Your friendly neighbourhood Spider-people
What happens when a portal opens to multiple Spider-people? The directors of Spider-man: Into The Spider-verse introduce their six distinct webslingers
1 miles morales/spider-man
(Shameik Moore) Peter Ramsey, co-director: A few years ago, Marvel created this whole other line of comics, with alternate versions of classic characters. The Ultimate Spider-man version was Miles Morales.
Bob Persichetti, co-director: The movie is an origin story for Miles. He’s a young Brooklyn teen, half African-american, half Puerto Rican. He has a very different life history to Peter Parker. We introduce the Spider-verse, but we kind of use the Miles Morales origin story as our vehicle to do that.
Rodney Rothman, co-director: When we meet him, he’s basically an average 13-year-old kid. He just started a new school. His relationship with his dad has been getting more complicated. His life has become more complicated. And it’s about to get a lot more complicated.
2 PETER PARKER/SPIDER-MAN
(Jake Johnson) Rothman: Our guideline was to treat Peter like a retired 40-year-old athlete. He’s carrying a lot of life mileage. He’s carrying a little extra weight. We [took] a beloved character and [imagined] what his life would be like ten to 15 years later. Ramsey: We had a little fun with the idea that everybody knows Spider-man. We’re not literally saying this is the same universe as the Tobey Maguire or Andrew Garfield movies — it’s more a commentary on the ubiquity of Spider-man in popular culture. A lot of our movie is about the pressure of stepping into the role of a legend when that legend already exists.
3 gwen stacy/ spider-gwen
(Hailee Steinfeld) Ramsey: In the classic Spider-man comics, Gwen was of course Peter
Parker’s girlfriend who ultimately dies. Spider-gwen is a more recent addition. Persichetti: She comes from an alternate universe where Peter Parker dies and she ends up getting bitten by a spider instead. She’s kind of a peer for Miles, but she’s been Spider-gwen for much longer, and has already had her origin story happen off screen. She’s intimidating to him, and he has to earn her respect.

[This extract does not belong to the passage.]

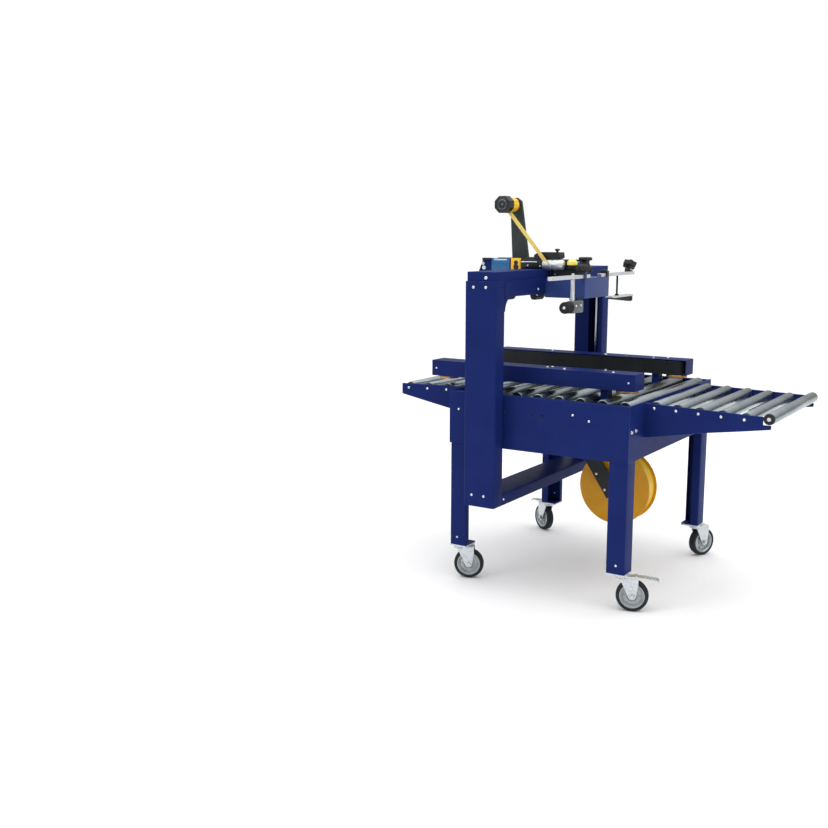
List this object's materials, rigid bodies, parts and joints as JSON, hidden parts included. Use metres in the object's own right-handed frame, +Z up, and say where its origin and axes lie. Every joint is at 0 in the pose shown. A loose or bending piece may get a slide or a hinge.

4 PETER PARKER/SPIDER-MAN NOIR
(Nicolas Cage) He’s 1930s Spider-man. All black and white.
Ramsey: He’s prone to dark emotions and brooding — and Nic Cage can embody those attitudes and add a little humour to them. It was one of those instances where the casting kind of added a meta-level to the character.
Persichetti: Nic Cage is the ultimate voice actor to deliver those Raymond Chandler-esque lines. He’s like pulp Spider-man.
Ramsey: We encourage the actors to bring whatever they can to make these characters sing in their own voices. This character was written with a very specific voice — but Nic took it and made it his own.
5 Peni PARKER/SP//DR
(Kimiko Glenn) Persichetti: She’s from future New York. She’s a Japanese-american girl with a robot built by her father. She has a psychic link to a radioactive spider [in the robot].
Rothman: Visually, she comes from a kind of anime world. Her powers are in tandem with her robot, which makes perfect sense in the future.
Persichetti: She’s a nine-year-old girl with a robot. If you can’t have fun with that, there’s something wrong.
6 peter porker / spider-ham
(John Mulaney)
Persichetti: There was a lot of debate: “Do we do the pig? Do we not do the pig?” Rothman: He’s from a cartoon world. We drew a lot of inspiration from 1940s and 1950s 2D cel animation.
Persichetti: He’s a product of old What If ? Marvel comics. Our challenge was really, “Okay, he’s fun, but we have to treat him like a real Spider-man.” It became more entertaining and layered and complex when we started to put the attributes of Peter Parker on top of the silly cartoon-world pig. In his universe, he is Spider-man. He’s got to be as heroic and self-sacrificing as any of the others. It really helped ground him. In a totally ridiculous way.